= Kinsley & Darling Druggists =

1850s pharmaceutical dealers in New York City

Kinsley & Darling Druggists were wholesale pharmaceutical dealers in New York City in the 1850s. The firm dealt in pure medicines, chemicals, paints, oils, and dyes. They were located at 62 Vesey Street in Manhattan An early morning fire on the morning of May 10, 1855, did more than $70,000 worth of damage to businesses located on Vesey Street, including $15,000 to Kinsley &
Darling. Their upper story and roof were burned and the lower floors were soaked with water.

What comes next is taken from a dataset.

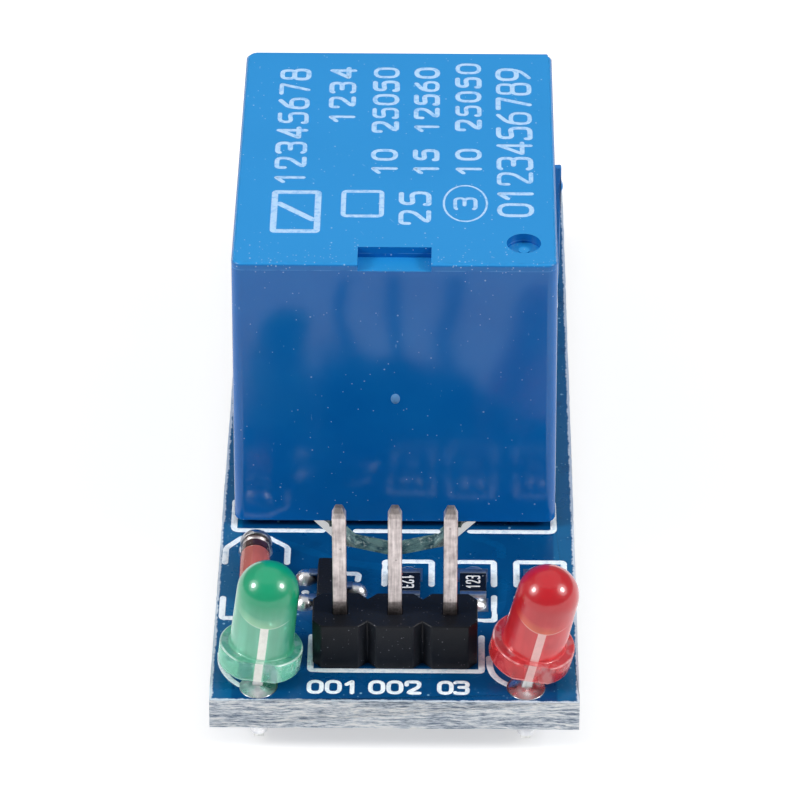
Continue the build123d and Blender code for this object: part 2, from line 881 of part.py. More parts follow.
def return_spring():
    """The leaf down the yoke's back; its bend over the hinge pushes the armature up."""
    outer = yoke_back - blade_thickness
    top = blade_z
    turn = top - spring_bend
    middle = yoke_back + spring_bend
    inner, wide = spring_bend, spring_bend + blade_thickness
    slant = cos(pi / 4)
    profile = make_face(Curve() + [
        Polyline((0, middle, top + blade_thickness), (0, middle, top)),
        ThreePointArc((0, middle, top), (0, middle - inner * slant, turn + inner * slant),
                      (0, yoke_back, turn)),
        Polyline((0, yoke_back, turn), (0, yoke_back, turn - spring_drop),
                 (0, outer, turn - spring_drop), (0, outer, turn)),
        ThreePointArc((0, outer, turn), (0, middle - wide * slant, turn + wide * slant),
                      (0, middle, top + blade_thickness)),
    ])
    return extrude(profile, amount=spring_width / 2, dir=(1, 0, 0), both=True)


def common_terminal():
    """The flat terminal riveted to the yoke's back, with one pin down through the board."""
    depth = around(common_y, strip_thickness)
    plate = block(around(0, common_width), depth, (base_top, base_top + common_rise))
    plate += block(around(0, strip_pin_width), depth, (tails, base_top))
    for head in back_rivets():
        plate += head
    return plate


def contact_strip(side, top):
    """A strip that stands on its pin and bends in over the middle."""
    depth = around(contact_y, contact_strip_width)
    thick = around(side * strip_x, strip_thickness)
    strip = block(thick, around(contact_y, strip_pin_width), (tails, base_top))
    strip += block(thick, depth, (base_top, top))
    edge, past = side * (strip_x + strip_thickness / 2), -side * contact_strip_past
    strip += block(sorted((edge, past)), depth, (top - strip_thickness, top))
    return strip


def open_contact():
    return contact_strip(-1, open_contact_z)


def closed_contact():
    return contact_strip(1, closed_contact_z + strip_thickness)


def fixed_contacts():
    """The contact buttons on the two strips, above and below the moving one."""
    lower = rod(0, contact_y, button_radius, open_contact_z, open_contact_z + button_height)
    upper = rod(0, contact_y, button_radius, closed_contact_z - button_height, closed_contact_z)
    return [lower, upper]


# Screw terminals

def dovetail(clearance):
    """The rib that joins one block to the next, or with clearance the groove that takes it."""
    back = -terminal_depth / 2 + rib_inset + rib_flare
    low, high = back - clearance, back + rib_width + clearance
    reach = rib_reach + clearance
    points = [(0, low), (reach, low - rib_flare), (reach, high + rib_flare), (0, high)]
    return extrude(make_face(Polyline(*points, close=True)), amount=rib_height + clearance)


def bead():
    """The small catch near the top of the rib."""
    y = -terminal_depth / 2 + rib_inset + rib_flare + rib_width / 2
    x = terminal_width / 2 + rib_reach + bead_proud - bead_radius
    z = rib_height - bead_drop
    return Pos(x, y, z) * Rot(90, 0, 0) * Cylinder(bead_radius, rib_width)


def pole_cuts(x):
    """What is hollow in one pole: chamber, screw hole, well and wire entry."""
    chamber = block(around(x, chamber_width), around(chamber_y, chamber_depth), (0, chamber_top))
    hole = rod(x, chamber_y + cage_y, screw_radius + screw_hole_clearance, chamber_top, ledge_top)
    well = rod(x, chamber_y + cage_y, screw_head_radius + well_clearance, ledge_top, terminal_height + past)
    centre = (x, chamber_y + chamber_depth / 2, cage_inside + cage_space / 2)
    face = Plane(centre, x_dir=(1, 0, 0), z_dir=(0, 1, 0))
    entry = extrude(face * Rectangle(entry_width, cage_space), amount=front_wall, taper=-entry_flare)
    return [chamber, hole, well, entry]


def terminal_housing():
    """The moulded block with a chamber for each pole and a rib on one side."""
    housing = block(around(0, terminal_width), around(0, terminal_depth), (0, terminal_height))
    edge = housing.edges().filter_by(Axis.X).sort_by(Axis.Z)[-2:].sort_by(Axis.Y)[-1]
    housing = chamfer(edge, terminal_chamfer)
    housing += Pos(terminal_width / 2, 0, 0) * dovetail(0)
    housing += bead()
    housing -= Pos(-terminal_width / 2, 0, 0) * dovetail(rib_clearance)
    for x in centres(terminal_poles - 1, terminal_pitch):
        groove = Pos(x, terminal_depth / 2, terminal_height / 2) * Rot(0, 0, 45)
        housing -= groove * Box(pole_groove, pole_groove, 2 * terminal_height)
    for x in centres(terminal_poles, terminal_pitch):
        for cut in pole_cuts(x):
            housing -= cut
    return housing


def clamp_cage(x):
    """The metal frame that rises when the screw turns and lifts the wire to the contact."""
    y = around(chamber_y + cage_y, cage_depth)
    cage = block(around(x, cage_width), y, (cage_bottom, cage_top))
    cage -= block(around(x, cage_width - 2 * cage_wall), y, (cage_inside, cage_roof_z))
    cage -= rod(x, chamber_y + cage_y, screw_radius + screw_clearance, cage_roof_z, cage_top)
    return cage


def clamp_screw(x):
    """A pan-headed screw with a slot, held under the rim of its well."""
    head_top = ledge_top + screw_head_height
    tip = cage_roof_z + cage_rest_gap
    shank = rod(0, 0, screw_radius, tip, ledge_top)
    head = rod(0, 0, screw_head_radius, ledge_top, head_top)
    head = chamfer(head.faces().sort_by(Axis.Z)[-1].edges(), screw_head_chamfer)
    slot = block(around(0, 2 * screw_head_radius), around(0, screw_slot_width),
                 (head_top - screw_slot_depth, head_top))
    return Pos(x, chamber_y + cage_y, 0) * (shank + head - slot)


def clamp_contact(x):
    """A folded strip: tongue through the cage, back, foot plate and solder pin."""
    back = chamber_y - chamber_depth / 2
    front = chamber_y + chamber_depth / 2
    contact = block(around(x, chamber_width), (back, back + plate_thickness), (foot_plate_lift, tongue_z))
    contact += block(around(x, chamber_width), (back, front), (foot_plate_lift, foot_plate_top))
    contact += block(around(x, tongue_width), (back, front - cage_end_gap),
                     (tongue_z, tongue_z + plate_thickness))
    contact += block(around(x, strip_pin_width), around(chamber_y, terminal_pin), (tails, foot_plate_lift))
    return contact


# The whole part, one entry for each node

def board_nodes():
    lamp_parts = lamp("green_led") | lamp("red_led")
    leads = [lamp_parts[name + end] for name in lamps for end in ("_cathode", "_anode")]
    relay_order = [common_terminal()] + coil_pins() + [open_contact(), closed_contact()]
    relay_cut = [relay_seat * pin for pin in relay_order]
    contacts = [terminal_seat * clamp_contact(x) for x in centres(terminal_poles, terminal_pitch)]
    nodes = {
        "circuit_board": circuit_board(),
        "header_housing": header_housing(),
        "header_solder": solder_joints(header_places(), square_hole, header_pins()),
        "led_solder": solder_joints(lamp_places(), lead_hole, leads, lamp_joint_rise),
        "relay_solder": solder_joints(relay_places(), strip_hole, relay_cut),
        "terminal_solder": solder_joints(terminal_places(), strip_hole, contacts),
        "surface_solder": surface_solder(),
        "diode_glass": diode_seat() * diode_glass(),
        "diode_chip": diode_seat() * diode_chip(),
        "transistor_body": transistor_seat() * transistor_body(),
        "transistor_legs": group([transistor_seat() * leg for leg in transistor_legs()]),
    }
    nodes |= lamp_parts
    for index, pin in enumerate(header_pins(), 1):
        nodes[f"header_pin_{index}"] = pin
    for end, stud in zip(("cathode", "anode"), diode_studs()):
        nodes[f"diode_{end}_stud"] = diode_seat() * stud
    for index, seat in enumerate(resistor_seats(), 1):
        nodes[f"resistor_{index}_body"] = seat * resistor_body()
        nodes[f"resistor_{index}_caps"] = group([seat * cap for cap in resistor_caps()])
    return nodes


def relay_nodes():
    left_pin, right_pin = coil_pins()
    nodes = {
        "relay_cover": relay_cover(),
        "relay_base": relay_base(),
        "relay_resin": sealing_resin(),
        "relay_bobbin": relay_bobbin(),
        "relay_winding": relay_winding(),
        "relay_core": relay_core(),
        "relay_yoke": relay_yoke(),
        "relay_armature": armature(),
        "relay_contact_blade": contact_blade(),
        "relay_moving_contact": moving_contact(),
        "relay_return_spring": return_spring(),
        "relay_common_terminal": common_terminal(),
        "relay_open_strip": open_contact(),
        "relay_closed_strip": closed_contact(),
        "relay_coil_pin_left": left_pin,
        "relay_coil_pin_right": right_pin,
    }
    nodes = {name: relay_seat * solid for name, solid in nodes.items()}
    nodes["relay_fixed_contacts"] = group([relay_seat * button for button in fixed_contacts()])
    return nodes


def terminal_nodes():
    nodes = {"terminal_housing": terminal_seat * terminal_housing()}
    for index, x in enumerate(centres(terminal_poles, terminal_pitch), 1):
        nodes[f"clamp_screw_{index}"] = terminal_seat * clamp_screw(x)
        nodes[f"clamp_cage_{index}"] = terminal_seat * clamp_cage(x)
        nodes[f"clamp_contact_{index}"] = terminal_seat * clamp_contact(x)
    return nodes


os.makedirs("parts", exist_ok=True)
for name, solid in (board_nodes() | relay_nodes() | terminal_nodes()).items():
    export_step(solid, f"parts/{name}.step")
print("board", round(board_width, 3), "x", round(board_length, 3), "relay height", round(relay_height, 3),
      "terminal", round(terminal_width, 3), round(terminal_depth, 3), round(terminal_height, 3))
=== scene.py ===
import json
import logging
import math
import random
from dataclasses import dataclass
from enum import Enum
from typing import Iterable, Sequence

import bmesh
import bpy
from mathutils import Matrix, Vector


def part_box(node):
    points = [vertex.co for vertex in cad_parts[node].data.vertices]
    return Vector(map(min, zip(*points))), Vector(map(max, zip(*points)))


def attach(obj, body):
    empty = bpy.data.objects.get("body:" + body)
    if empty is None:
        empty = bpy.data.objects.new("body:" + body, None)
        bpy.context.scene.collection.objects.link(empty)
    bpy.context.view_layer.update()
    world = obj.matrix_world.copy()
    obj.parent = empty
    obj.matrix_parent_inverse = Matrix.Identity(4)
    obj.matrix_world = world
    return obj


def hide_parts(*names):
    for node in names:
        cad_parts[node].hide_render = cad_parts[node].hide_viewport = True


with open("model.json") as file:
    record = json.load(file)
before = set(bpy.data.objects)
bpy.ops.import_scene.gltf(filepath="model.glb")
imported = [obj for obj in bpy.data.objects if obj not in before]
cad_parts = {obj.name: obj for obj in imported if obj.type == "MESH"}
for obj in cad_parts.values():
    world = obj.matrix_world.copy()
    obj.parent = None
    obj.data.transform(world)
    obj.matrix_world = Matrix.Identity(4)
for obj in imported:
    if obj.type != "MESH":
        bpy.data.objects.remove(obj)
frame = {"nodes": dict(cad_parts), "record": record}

log = logging.getLogger("relay_module")

MM = 0.001
PER_METRE = 1000.0
BOARD = "board"
BODY_OF = {node: body for body, nodes in frame["record"]["behaviour"]["bodies"].items() for node in nodes}
SLOT_OF = {row["node"]: row["material_slot"] for row in frame["record"]["subparts"]}
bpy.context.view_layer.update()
BOARD_TOP = 3.1  # the board's upper face, in millimetres
WELD = 0.0005  # how near two vertices are that are merged into one
NEAR = 0.01  # how near a plane a vertex is that counts as on it

Color = tuple[float, float, float]
Point = tuple[float, float]
Socket = bpy.types.NodeSocket
Mesh = bmesh.types.BMesh


def shade(red: int, green: int, blue: int) -> Color:
    """Turn a colour as a screen shows it, 0 to 255, into linear light.

    Args:
        red: The red value.
        green: The green value.
        blue: The blue value.

    Returns:
        The three linear values.
    """
    def linear(value: int) -> float:
        """One channel in linear light."""
        part = value / 255
        return part / 12.92 if part <= 0.04045 else ((part + 0.055) / 1.055) ** 2.4

    return linear(red), linear(green), linear(blue)


def toned(color: Color, factor: float, more: float = 0.0) -> Color:
    """A colour times a factor, raised by an amount and held at 1."""
    return tuple(min(1.0, channel * factor + more) for channel in color)


def corners(node: str) -> tuple[Vector, Vector]:
    """The lowest and highest corner of a CAD node, in millimetres."""
    low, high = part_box(node)
    return low * PER_METRE, high * PER_METRE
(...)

As successors to Greenleaf & Kinsley the business was significant in mid-19th century New York for the variety of products it sold. Aside from medicinal items, the company supplied country merchants, artisans, grocers, bakers, confectioners, distillers, and restaurateurs.

==Business fails==

Kinsley & Darling became insolvent in 1856. According to testimony given at the New York Court of General Sessions, December 11, 1856, Charles Wills of Wills & Conley, had advanced money on notes for Kinsley & Darling six months prior to the druggists' failure. Emil Schoning, a druggist whose business address was 175 Second Street and 700 Eighth Avenue, was requested by Darling to go and buy notes for $100. Schoning testified concerning this at the trial of Wills and Conley for receiving $7,000 (~$ in ) of stolen goods.